Legalidad o cultura de cumplir las normas… nomás poquito.

El pasado 8 de junio, Hilario Ramírez Villanueva, candidato independiente a presidente municipal de San Blas, Nayarit, quien anteriormente ya había sido alcalde de esa localidad, en un gesto que transita entre la transparencia y rendición de cuentas a una de las máximas expresiones del cinismo ilustrado, declaró en un mitin de campaña que en su anterior gestión “…sí robó al erario público pero sólo un poquito…”.

Es el caso que en las recientes elecciones en dicha entidad, el inefable político nayarita se convirtió por segunda vez en Presidente Municipal de San Blas, aquella comunidad donde los gobernantes sí roban –nos consta por confesión de parte- y donde los “ciudadanos” se indignan -no nos consta-, pero en todo caso, en ambos casos, nomás poquito.

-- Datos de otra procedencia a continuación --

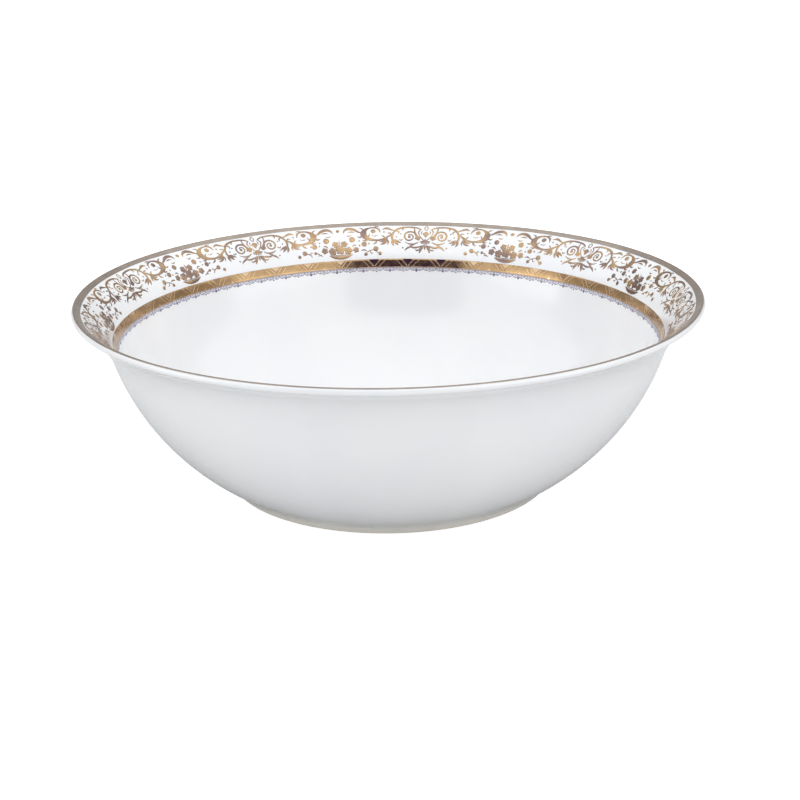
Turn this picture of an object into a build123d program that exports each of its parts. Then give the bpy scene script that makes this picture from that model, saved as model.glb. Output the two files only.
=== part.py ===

Lo paradójico del caso de Don Hilario Ramírez y la magnanimidad de una sinceridad que ha generado el desgarre de las vestiduras y la indignación de todos, menos de sus votantes, es que lejos de ser un caso aislado, probablemente sea el caso más emblemático, no sólo de lo que hoy mueve a mucha gente a querer involucrarse en política, sino también, es una cátedra de la “cultura cívica” que el mexicano desde pequeño, en su hogar, en su escuela, en las calles, está aprendiendo, desarrollando y replicando, en cada rubro de su vida.

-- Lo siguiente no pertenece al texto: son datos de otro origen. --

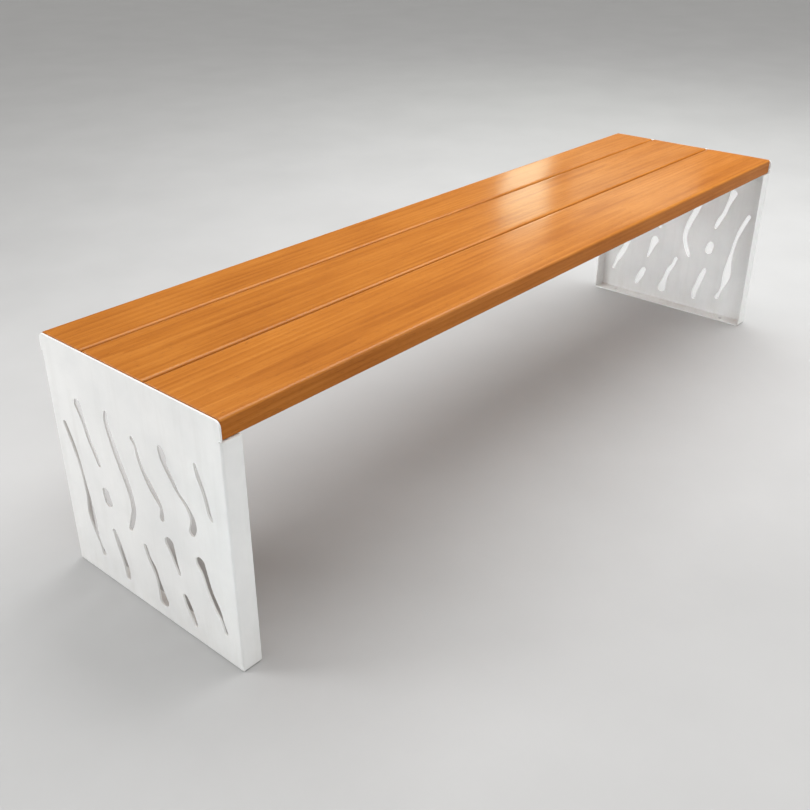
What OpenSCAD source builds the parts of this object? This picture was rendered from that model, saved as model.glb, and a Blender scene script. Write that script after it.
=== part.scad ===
// Backless bench. Two folded steel end panels carry a seat of three planks.
// Each panel is a tray that opens towards the middle of the bench. A welded
// angle inside its top, the seat rest, holds the plank ends, and three folded
// cross ties hold the planks level between the rests. Every plank is screwed
// from below, so nothing shows on the seat.
// Millimetres. X runs along the seat, the front is at -Y, and the origin is on
// the ground under the middle of the bench.

/* [Overall] */
// Length over the outer faces of the end panels
bench_l = 1800; // [1200:50:2400]
// Depth from front flange to rear flange
bench_w = 450; // [400:10:600]
// Height of the seat top above the ground
seat_h = 450; // [380:10:550]

/* [End panels] */
// Thickness of the folded sheet
sheet_t = 3; // [2:0.5:4]
// Inside radius of every bend
bend_r = 2; // [1:0.5:3]
// Width of the front, rear and bottom flanges
flange_w = 37; // [34:1:60]
// Radius of the two free corners at the top
top_corner_r = 10; // [2:1:20]
// Radius ground on the corners that stand on the ground
foot_corner_r = 6; // [1:1:6]
// Height of the relief cut above each upright flange
relief_h = 2; // [1:0.5:4]
// How far a panel's top edge stays below the seat top
panel_drop = 1.5; // [0:0.5:4]

/* [Slot pattern] */
// Plain border left and right of the pattern
slot_side = 25; // [15:1:50]
// Plain border below the pattern
slot_bottom = 25; // [20:1:60]
// Plain border between the pattern and the planks
slot_top = 50; // [40:1:90]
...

En efecto no se trata de un caso aislado. En México el ciudadano tiende a violar las normas sistemáticamente, pero siempre, sólo poquito.

Se ha venido transformando el paradigma mexicano de la legalidad, al punto de que los mexicanos no sólo no reconocen como ilegal la violación mínima de las normas, sino que la toleran y hasta premian. “Sincero antes que honesto”, dirán orgullosamente de su gobernante los votantes de San Blas.

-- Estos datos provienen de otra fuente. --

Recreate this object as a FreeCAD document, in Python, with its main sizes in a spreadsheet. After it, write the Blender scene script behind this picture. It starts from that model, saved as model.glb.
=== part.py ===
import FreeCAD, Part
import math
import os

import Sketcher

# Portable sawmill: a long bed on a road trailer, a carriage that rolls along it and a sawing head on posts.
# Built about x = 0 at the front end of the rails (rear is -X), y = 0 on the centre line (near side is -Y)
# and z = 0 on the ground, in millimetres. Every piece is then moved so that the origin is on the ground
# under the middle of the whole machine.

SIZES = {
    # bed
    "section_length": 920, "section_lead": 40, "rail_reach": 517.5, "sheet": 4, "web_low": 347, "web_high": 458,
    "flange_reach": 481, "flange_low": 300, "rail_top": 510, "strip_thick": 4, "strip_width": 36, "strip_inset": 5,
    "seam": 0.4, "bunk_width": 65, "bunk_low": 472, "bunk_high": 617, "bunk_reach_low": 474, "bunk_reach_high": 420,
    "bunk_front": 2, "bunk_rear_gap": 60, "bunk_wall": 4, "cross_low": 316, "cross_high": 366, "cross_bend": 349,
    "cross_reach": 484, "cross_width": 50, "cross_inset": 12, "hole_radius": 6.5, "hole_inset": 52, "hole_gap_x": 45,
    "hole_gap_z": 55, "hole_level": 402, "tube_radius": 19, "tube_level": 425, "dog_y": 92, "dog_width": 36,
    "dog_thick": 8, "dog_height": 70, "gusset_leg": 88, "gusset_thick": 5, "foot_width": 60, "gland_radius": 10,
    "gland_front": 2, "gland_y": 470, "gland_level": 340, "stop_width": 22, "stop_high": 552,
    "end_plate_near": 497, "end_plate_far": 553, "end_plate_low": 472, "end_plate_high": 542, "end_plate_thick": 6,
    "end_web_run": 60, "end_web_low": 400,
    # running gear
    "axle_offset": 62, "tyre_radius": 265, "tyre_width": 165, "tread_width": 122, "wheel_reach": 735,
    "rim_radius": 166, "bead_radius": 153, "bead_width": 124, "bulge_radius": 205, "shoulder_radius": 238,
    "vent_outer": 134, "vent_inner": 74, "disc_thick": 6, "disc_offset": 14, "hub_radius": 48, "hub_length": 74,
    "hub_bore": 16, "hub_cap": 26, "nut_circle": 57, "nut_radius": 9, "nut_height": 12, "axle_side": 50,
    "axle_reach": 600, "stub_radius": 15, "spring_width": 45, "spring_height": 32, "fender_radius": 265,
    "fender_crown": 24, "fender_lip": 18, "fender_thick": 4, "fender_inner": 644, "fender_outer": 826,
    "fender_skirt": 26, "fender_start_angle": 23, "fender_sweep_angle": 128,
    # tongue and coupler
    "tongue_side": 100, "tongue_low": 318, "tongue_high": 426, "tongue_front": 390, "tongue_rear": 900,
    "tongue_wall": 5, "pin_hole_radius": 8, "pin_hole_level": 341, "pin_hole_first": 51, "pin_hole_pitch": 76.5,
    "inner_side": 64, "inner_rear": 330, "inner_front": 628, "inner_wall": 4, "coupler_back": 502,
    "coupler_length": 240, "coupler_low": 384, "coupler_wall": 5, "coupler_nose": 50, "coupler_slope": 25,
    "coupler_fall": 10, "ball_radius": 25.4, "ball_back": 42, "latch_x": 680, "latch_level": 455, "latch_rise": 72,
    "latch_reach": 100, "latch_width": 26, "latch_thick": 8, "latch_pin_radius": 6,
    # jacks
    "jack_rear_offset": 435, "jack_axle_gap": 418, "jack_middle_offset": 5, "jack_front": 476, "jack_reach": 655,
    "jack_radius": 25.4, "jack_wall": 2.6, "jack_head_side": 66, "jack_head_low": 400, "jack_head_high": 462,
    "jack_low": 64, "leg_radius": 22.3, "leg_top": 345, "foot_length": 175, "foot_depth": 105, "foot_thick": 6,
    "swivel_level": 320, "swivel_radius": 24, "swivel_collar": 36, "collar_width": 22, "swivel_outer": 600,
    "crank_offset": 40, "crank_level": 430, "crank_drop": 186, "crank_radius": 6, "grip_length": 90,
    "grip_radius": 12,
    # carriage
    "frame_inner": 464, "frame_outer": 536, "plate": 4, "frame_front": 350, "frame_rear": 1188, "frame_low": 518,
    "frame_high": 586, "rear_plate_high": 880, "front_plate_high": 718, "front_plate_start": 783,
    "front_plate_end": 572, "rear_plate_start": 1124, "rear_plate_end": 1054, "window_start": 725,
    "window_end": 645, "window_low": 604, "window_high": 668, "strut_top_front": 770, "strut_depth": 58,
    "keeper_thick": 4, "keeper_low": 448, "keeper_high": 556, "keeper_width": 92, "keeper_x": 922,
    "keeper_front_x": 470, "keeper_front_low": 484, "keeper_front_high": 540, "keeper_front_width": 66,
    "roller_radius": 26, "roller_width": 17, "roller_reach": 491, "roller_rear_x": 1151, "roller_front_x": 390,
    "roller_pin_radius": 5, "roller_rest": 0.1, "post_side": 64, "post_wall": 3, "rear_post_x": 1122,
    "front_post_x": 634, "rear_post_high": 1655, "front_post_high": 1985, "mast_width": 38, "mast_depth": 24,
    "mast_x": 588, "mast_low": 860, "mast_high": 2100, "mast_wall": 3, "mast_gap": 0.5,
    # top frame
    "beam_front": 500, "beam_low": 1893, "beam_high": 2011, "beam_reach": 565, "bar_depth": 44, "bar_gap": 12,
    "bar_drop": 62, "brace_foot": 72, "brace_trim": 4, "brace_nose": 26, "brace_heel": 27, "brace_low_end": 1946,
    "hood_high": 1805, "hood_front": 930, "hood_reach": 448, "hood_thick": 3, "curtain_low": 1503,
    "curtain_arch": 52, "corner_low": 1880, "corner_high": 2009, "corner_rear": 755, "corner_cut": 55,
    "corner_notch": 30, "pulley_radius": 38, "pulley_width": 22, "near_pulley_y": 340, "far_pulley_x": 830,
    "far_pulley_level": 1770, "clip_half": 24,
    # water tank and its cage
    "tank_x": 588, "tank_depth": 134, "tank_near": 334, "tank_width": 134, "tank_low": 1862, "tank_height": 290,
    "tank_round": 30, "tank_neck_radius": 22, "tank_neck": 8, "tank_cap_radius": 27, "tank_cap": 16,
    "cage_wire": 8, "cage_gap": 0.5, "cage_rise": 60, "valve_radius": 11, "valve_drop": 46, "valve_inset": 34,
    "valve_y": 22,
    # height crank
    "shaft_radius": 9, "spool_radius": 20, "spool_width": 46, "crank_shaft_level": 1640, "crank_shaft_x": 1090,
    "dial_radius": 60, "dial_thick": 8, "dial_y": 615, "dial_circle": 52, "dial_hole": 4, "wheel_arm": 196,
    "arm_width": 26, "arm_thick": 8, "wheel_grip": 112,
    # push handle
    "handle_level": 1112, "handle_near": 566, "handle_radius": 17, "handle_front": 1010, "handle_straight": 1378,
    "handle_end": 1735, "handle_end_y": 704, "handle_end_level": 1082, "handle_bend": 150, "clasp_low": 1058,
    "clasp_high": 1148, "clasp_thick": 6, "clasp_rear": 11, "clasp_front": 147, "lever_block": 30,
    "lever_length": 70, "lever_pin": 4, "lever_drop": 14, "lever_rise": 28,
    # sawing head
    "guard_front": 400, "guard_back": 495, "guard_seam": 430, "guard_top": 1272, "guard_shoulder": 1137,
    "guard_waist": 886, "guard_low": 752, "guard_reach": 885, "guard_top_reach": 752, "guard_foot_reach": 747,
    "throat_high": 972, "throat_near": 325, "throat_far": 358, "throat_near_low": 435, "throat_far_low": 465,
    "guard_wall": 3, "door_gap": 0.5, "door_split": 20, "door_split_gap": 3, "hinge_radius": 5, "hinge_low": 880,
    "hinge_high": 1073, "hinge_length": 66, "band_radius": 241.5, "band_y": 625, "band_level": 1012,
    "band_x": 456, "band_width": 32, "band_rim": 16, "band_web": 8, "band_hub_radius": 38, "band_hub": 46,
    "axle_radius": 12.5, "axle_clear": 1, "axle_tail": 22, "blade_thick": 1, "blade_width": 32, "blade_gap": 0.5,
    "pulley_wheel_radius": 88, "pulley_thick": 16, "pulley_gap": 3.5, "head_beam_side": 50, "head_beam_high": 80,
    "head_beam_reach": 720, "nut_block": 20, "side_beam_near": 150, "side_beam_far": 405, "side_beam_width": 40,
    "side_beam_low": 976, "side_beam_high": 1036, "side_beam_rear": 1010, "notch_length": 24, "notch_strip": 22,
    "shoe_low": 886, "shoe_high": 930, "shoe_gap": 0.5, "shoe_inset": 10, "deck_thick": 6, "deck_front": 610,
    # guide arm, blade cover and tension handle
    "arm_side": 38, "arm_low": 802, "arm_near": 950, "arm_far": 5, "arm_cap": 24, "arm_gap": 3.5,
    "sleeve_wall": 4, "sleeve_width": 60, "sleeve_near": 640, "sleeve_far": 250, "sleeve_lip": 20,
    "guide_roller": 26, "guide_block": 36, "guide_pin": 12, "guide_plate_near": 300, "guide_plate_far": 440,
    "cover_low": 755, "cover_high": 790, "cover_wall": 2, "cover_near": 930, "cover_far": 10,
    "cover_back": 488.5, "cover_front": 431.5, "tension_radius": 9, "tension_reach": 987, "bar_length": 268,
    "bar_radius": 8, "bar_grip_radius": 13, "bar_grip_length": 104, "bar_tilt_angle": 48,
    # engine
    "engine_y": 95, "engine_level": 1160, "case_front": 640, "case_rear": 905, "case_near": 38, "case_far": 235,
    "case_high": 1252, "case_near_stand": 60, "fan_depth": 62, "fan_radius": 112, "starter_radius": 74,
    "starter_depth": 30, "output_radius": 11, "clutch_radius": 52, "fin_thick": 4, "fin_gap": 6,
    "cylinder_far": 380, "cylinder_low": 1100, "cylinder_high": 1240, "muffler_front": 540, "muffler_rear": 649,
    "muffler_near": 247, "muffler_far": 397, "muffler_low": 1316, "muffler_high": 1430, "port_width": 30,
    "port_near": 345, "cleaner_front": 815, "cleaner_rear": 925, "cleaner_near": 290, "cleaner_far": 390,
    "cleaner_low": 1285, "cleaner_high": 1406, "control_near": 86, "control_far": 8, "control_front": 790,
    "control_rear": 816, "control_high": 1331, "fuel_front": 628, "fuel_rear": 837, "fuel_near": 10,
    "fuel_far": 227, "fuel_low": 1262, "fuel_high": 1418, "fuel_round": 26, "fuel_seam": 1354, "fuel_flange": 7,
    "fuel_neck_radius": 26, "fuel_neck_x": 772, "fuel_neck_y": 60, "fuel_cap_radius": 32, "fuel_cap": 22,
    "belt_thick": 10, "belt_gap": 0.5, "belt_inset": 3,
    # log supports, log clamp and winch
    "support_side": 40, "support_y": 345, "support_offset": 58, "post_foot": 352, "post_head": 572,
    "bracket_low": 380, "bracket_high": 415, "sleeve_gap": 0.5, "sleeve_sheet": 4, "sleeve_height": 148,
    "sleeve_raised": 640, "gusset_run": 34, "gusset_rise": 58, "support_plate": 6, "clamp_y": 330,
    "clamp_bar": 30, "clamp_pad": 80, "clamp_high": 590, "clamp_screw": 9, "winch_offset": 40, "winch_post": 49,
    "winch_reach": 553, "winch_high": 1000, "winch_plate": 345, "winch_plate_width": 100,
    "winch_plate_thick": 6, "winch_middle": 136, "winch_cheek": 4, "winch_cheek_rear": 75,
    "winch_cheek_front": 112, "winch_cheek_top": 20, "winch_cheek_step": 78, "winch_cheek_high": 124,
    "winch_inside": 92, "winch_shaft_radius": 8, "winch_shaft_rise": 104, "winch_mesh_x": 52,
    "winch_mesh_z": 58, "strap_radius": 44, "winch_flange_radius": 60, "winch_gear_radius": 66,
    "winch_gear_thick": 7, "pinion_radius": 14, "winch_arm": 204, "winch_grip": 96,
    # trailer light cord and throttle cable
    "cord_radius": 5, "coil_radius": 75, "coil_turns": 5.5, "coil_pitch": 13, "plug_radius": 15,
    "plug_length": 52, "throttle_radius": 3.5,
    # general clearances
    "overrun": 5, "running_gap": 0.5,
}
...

Así, dar mordidas; pasarse altos; ir en sentido contrario; exceder la velocidad; obstaculizar pasos peatonales o rampas de discapacitados; estacionar en lugar para discapacitados; utilizar acotamiento como cuarto carril; traer perros sin correa o no recoger sus heces; conducir ebrios o hablando por teléfono; tirar basura; etc., son sólo algunos ejemplos de conductas cotidianas que pese a ser contrarias a leyes y atentar contra la sana convivencia, no forman parte del paquete del “no deber ser” en la programación de los mexicanos.

La “cultura” podría ser definida como el conjunto de tradiciones, prácticas, comportamientos y costumbres que caracterizan a un pueblo, a una clase social, a una época y que son aprendidos de generación en generación, a través de la vida en sociedad.

Así, habrá quien sostenga que el mexicano es honesto desde la perspectiva del modelo mexicano, que aunque no se parece al modelo suizo ni al inglés, es un modelo de cultura de legalidad formado a través de prácticas y comportamientos que se han vuelto tradiciones y que en general, son aceptadas en nuestro país.

De esa forma, para entender el que un candidato en su discurso le comparta a su pueblo que ha robado –un poco- del erario y luego, que ese pueblo le dé su voto de confianza y lo haga gobernante, hay que entender y sobre todo asumir, la cultura de legalidad que como ciudadanos, de manera pasiva o activa, venimos construyendo.

No es un tema de autoridades, es un tema de ciudadanía. Las instituciones se integran por ciudadanos. En un régimen democrático, el ciudadano es el todo y la autoridad sólo una expresión más de una ciudadanía, fungiendo como autoridad. Por tanto, la calidad de los ciudadanos de un país, será la calidad expresada en cada uno de los espacios que conforman una sociedad, entre ellos, el espacio público.

Ricardo Cayuela escribió en el año 2011 en el libro del cual es coautor “El México que nos duele: crónica de un país sin rumbo”:

“El problema de México no es el narcotráfico, ostentosa cerecita del gran pastel de la ilegalidad. […] Ese pastel está compuesto por una sociedad permisiva al quebrantamiento de la ley y una autoridad que cotidianamente […] nos demuestra que la ley es un elemento, digamos, negociable”.    

Para progresar como país, no necesitamos cambiar de políticos, de policías o de maestros. Tenemos de una vez por todas que cambiar la cultura de cumplir las normas a conveniencia, para empezar a vivir bajo un esquema de legalidad inquebrantable.